WORK REQUIRED:
Set down each entry from the block beneath, exactly as written.

GIVEN RECORDS:
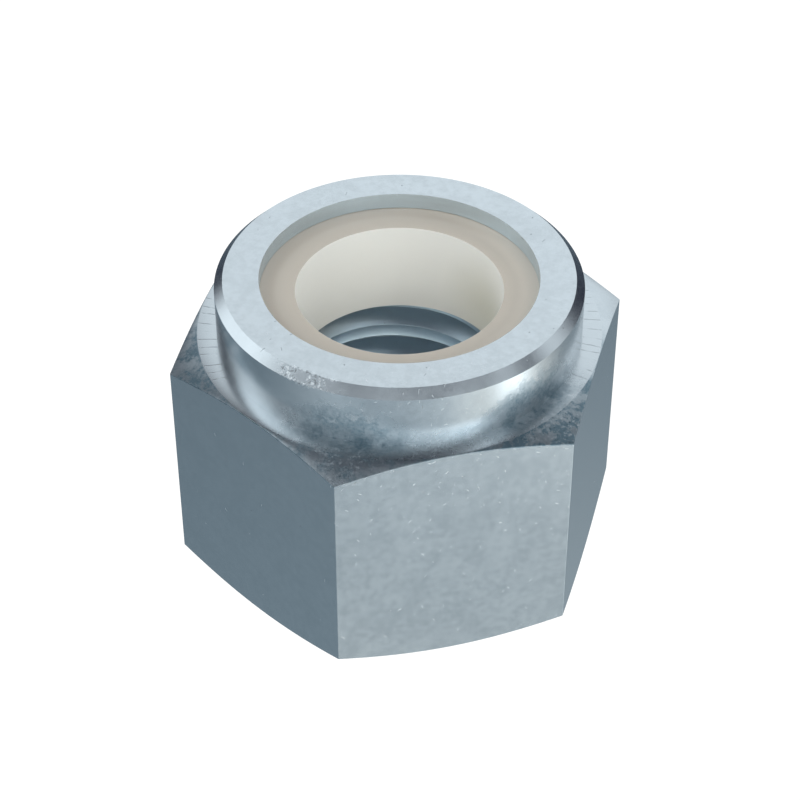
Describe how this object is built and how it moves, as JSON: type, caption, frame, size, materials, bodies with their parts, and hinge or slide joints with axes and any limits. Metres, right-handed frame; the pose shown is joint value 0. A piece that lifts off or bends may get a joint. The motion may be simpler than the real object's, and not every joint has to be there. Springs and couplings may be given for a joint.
{
  "type": "nylon insert lock nut",
  "caption": "Hexagon lock nut whose rolled collar holds a nylon ring that grips the bolt's thread and keeps the nut from working loose.",
  "frame": {"origin": "centre of the bearing face, on the axis of the bore", "axes": "+Z along the bore from the bearing face to the collar, X square to two opposite flats, Y through two opposite corners"},
  "size_m": [0.01, 0.0116, 0.0079],
  "materials": {
    "steel": "bright zinc plate on cold formed steel, satin with fine mottling and small handling marks",
    "nylon": "natural undyed nylon, smooth and slightly waxy"
  },
  "bodies": {
    "root": {"nut_body": "steel", "nylon_insert": "nylon"}
  },
  "joints": []
}
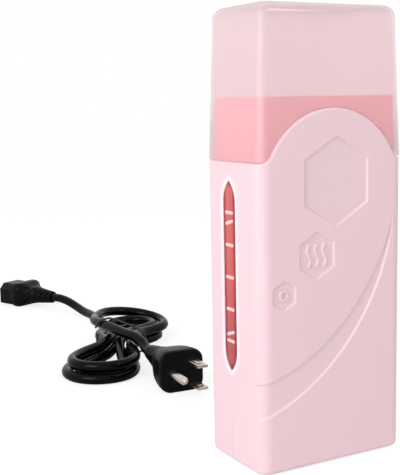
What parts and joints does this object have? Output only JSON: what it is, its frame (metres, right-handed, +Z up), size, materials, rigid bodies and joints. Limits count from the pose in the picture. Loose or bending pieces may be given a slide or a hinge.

ANSWER TO THIS EXERCISE:
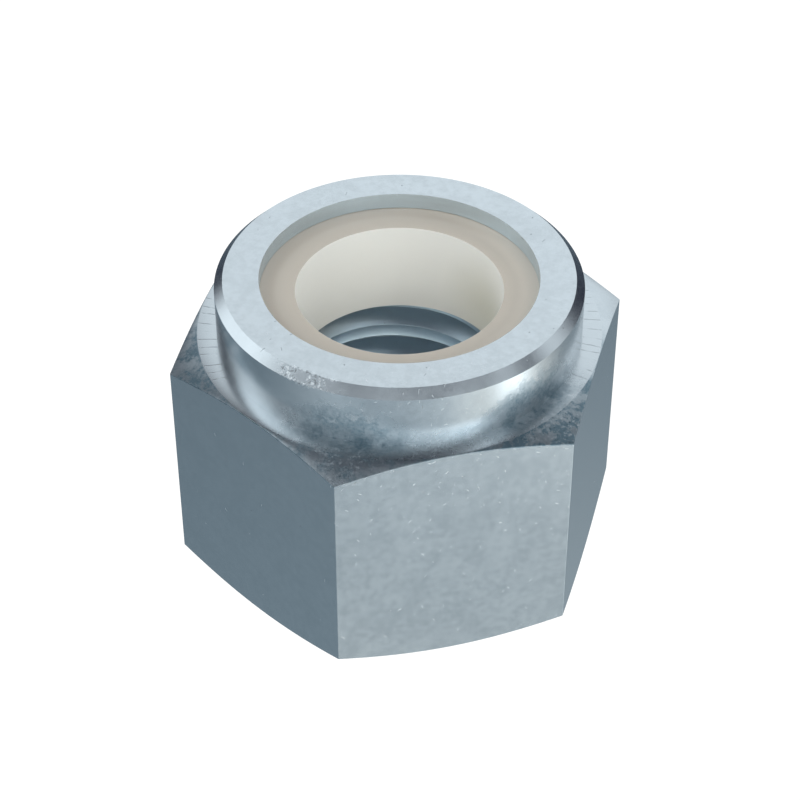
Describe how this object is built and how it moves, as JSON: type, caption, frame, size, materials, bodies with their parts, and hinge or slide joints with axes and any limits. Metres, right-handed frame; the pose shown is joint value 0. A piece that lifts off or bends may get a joint. The motion may be simpler than the real object's, and not every joint has to be there. Springs and couplings may be given for a joint.
{
  "type": "nylon insert lock nut",
  "caption": "Hexagon lock nut whose rolled collar holds a nylon ring that grips the bolt's thread and keeps the nut from working loose.",
  "frame": {"origin": "centre of the bearing face, on the axis of the bore", "axes": "+Z along the bore from the bearing face to the collar, X square to two opposite flats, Y through two opposite corners"},
  "size_m": [0.01, 0.0116, 0.0079],
  "materials": {
    "steel": "bright zinc plate on cold formed steel, satin with fine mottling and small handling marks",
    "nylon": "natural undyed nylon, smooth and slightly waxy"
  },
  "bodies": {
    "root": {"nut_body": "steel", "nylon_insert": "nylon"}
  },
  "joints": []
}
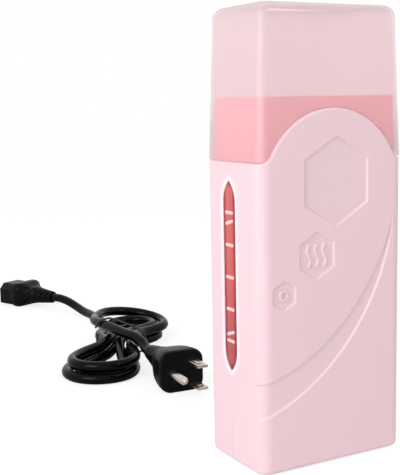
What parts and joints does this object have? Output only JSON: what it is, its frame (metres, right-handed, +Z up), size, materials, rigid bodies and joints. Limits count from the pose in the picture. Loose or bending pieces may be given a slide or a hinge.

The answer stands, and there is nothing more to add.